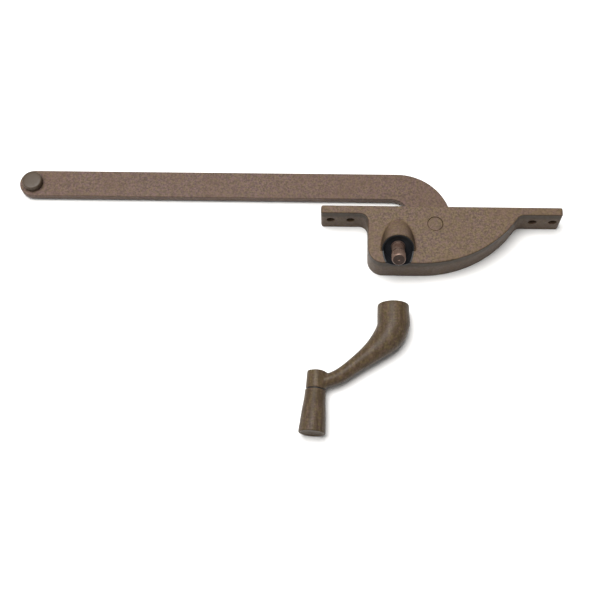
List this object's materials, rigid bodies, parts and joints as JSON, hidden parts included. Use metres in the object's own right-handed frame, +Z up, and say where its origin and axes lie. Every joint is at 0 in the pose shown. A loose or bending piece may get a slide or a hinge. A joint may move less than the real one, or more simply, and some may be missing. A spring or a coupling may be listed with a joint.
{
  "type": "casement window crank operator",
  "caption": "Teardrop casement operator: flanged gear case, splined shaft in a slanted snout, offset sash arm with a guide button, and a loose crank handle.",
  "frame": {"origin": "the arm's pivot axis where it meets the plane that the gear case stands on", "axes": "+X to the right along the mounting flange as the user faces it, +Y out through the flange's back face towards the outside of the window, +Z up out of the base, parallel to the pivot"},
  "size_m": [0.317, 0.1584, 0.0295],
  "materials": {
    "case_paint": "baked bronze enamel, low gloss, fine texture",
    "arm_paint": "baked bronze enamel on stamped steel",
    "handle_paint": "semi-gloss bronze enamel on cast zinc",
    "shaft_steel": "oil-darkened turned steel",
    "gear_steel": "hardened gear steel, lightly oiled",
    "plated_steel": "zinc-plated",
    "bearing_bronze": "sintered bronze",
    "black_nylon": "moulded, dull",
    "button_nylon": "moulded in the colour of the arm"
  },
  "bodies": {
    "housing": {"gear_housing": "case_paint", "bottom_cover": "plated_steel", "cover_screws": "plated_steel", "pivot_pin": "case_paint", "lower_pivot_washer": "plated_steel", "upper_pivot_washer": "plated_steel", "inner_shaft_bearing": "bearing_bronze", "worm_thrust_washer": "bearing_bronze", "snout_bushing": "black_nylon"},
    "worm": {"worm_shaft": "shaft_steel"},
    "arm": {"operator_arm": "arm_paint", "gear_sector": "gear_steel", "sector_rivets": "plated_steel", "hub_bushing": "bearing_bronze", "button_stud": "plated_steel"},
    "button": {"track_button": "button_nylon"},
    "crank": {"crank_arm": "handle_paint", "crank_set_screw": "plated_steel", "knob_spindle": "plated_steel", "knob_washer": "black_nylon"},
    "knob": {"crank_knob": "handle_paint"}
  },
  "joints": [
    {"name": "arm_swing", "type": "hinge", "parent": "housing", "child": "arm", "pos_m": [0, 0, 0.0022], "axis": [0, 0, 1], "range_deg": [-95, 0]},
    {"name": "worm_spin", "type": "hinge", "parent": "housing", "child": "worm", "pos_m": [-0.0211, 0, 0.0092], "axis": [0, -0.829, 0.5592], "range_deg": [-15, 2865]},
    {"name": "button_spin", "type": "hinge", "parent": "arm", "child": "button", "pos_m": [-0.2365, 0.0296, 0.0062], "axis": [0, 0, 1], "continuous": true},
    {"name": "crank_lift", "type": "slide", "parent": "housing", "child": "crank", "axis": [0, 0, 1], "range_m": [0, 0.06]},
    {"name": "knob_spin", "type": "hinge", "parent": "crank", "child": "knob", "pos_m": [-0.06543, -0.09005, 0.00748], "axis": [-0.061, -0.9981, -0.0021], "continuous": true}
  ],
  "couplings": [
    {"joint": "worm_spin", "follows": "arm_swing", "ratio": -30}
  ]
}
________________________________________
- Stated task -
Reproduce every line of the material above exactly.

- Output for this task -
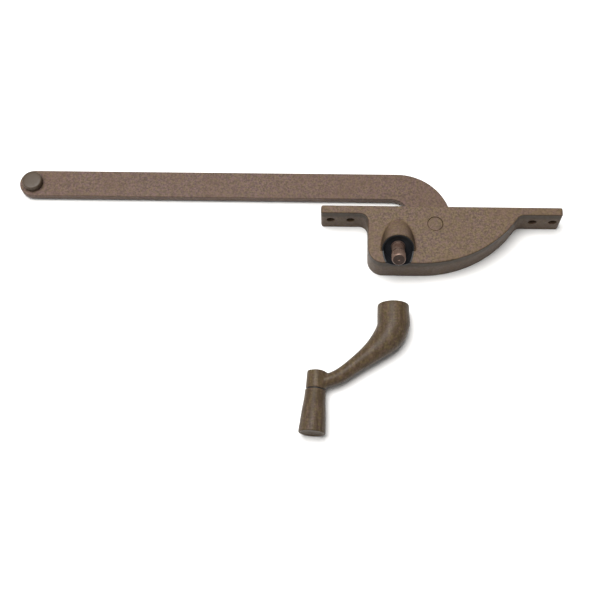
List this object's materials, rigid bodies, parts and joints as JSON, hidden parts included. Use metres in the object's own right-handed frame, +Z up, and say where its origin and axes lie. Every joint is at 0 in the pose shown. A loose or bending piece may get a slide or a hinge. A joint may move less than the real one, or more simply, and some may be missing. A spring or a coupling may be listed with a joint.
{
  "type": "casement window crank operator",
  "caption": "Teardrop casement operator: flanged gear case, splined shaft in a slanted snout, offset sash arm with a guide button, and a loose crank handle.",
  "frame": {"origin": "the arm's pivot axis where it meets the plane that the gear case stands on", "axes": "+X to the right along the mounting flange as the user faces it, +Y out through the flange's back face towards the outside of the window, +Z up out of the base, parallel to the pivot"},
  "size_m": [0.317, 0.1584, 0.0295],
  "materials": {
    "case_paint": "baked bronze enamel, low gloss, fine texture",
    "arm_paint": "baked bronze enamel on stamped steel",
    "handle_paint": "semi-gloss bronze enamel on cast zinc",
    "shaft_steel": "oil-darkened turned steel",
    "gear_steel": "hardened gear steel, lightly oiled",
    "plated_steel": "zinc-plated",
    "bearing_bronze": "sintered bronze",
    "black_nylon": "moulded, dull",
    "button_nylon": "moulded in the colour of the arm"
  },
  "bodies": {
    "housing": {"gear_housing": "case_paint", "bottom_cover": "plated_steel", "cover_screws": "plated_steel", "pivot_pin": "case_paint", "lower_pivot_washer": "plated_steel", "upper_pivot_washer": "plated_steel", "inner_shaft_bearing": "bearing_bronze", "worm_thrust_washer": "bearing_bronze", "snout_bushing": "black_nylon"},
    "worm": {"worm_shaft": "shaft_steel"},
    "arm": {"operator_arm": "arm_paint", "gear_sector": "gear_steel", "sector_rivets": "plated_steel", "hub_bushing": "bearing_bronze", "button_stud": "plated_steel"},
    "button": {"track_button": "button_nylon"},
    "crank": {"crank_arm": "handle_paint", "crank_set_screw": "plated_steel", "knob_spindle": "plated_steel", "knob_washer": "black_nylon"},
    "knob": {"crank_knob": "handle_paint"}
  },
  "joints": [
    {"name": "arm_swing", "type": "hinge", "parent": "housing", "child": "arm", "pos_m": [0, 0, 0.0022], "axis": [0, 0, 1], "range_deg": [-95, 0]},
    {"name": "worm_spin", "type": "hinge", "parent": "housing", "child": "worm", "pos_m": [-0.0211, 0, 0.0092], "axis": [0, -0.829, 0.5592], "range_deg": [-15, 2865]},
    {"name": "button_spin", "type": "hinge", "parent": "arm", "child": "button", "pos_m": [-0.2365, 0.0296, 0.0062], "axis": [0, 0, 1], "continuous": true},
    {"name": "crank_lift", "type": "slide", "parent": "housing", "child": "crank", "axis": [0, 0, 1], "range_m": [0, 0.06]},
    {"name": "knob_spin", "type": "hinge", "parent": "crank", "child": "knob", "pos_m": [-0.06543, -0.09005, 0.00748], "axis": [-0.061, -0.9981, -0.0021], "continuous": true}
  ],
  "couplings": [
    {"joint": "worm_spin", "follows": "arm_swing", "ratio": -30}
  ]
}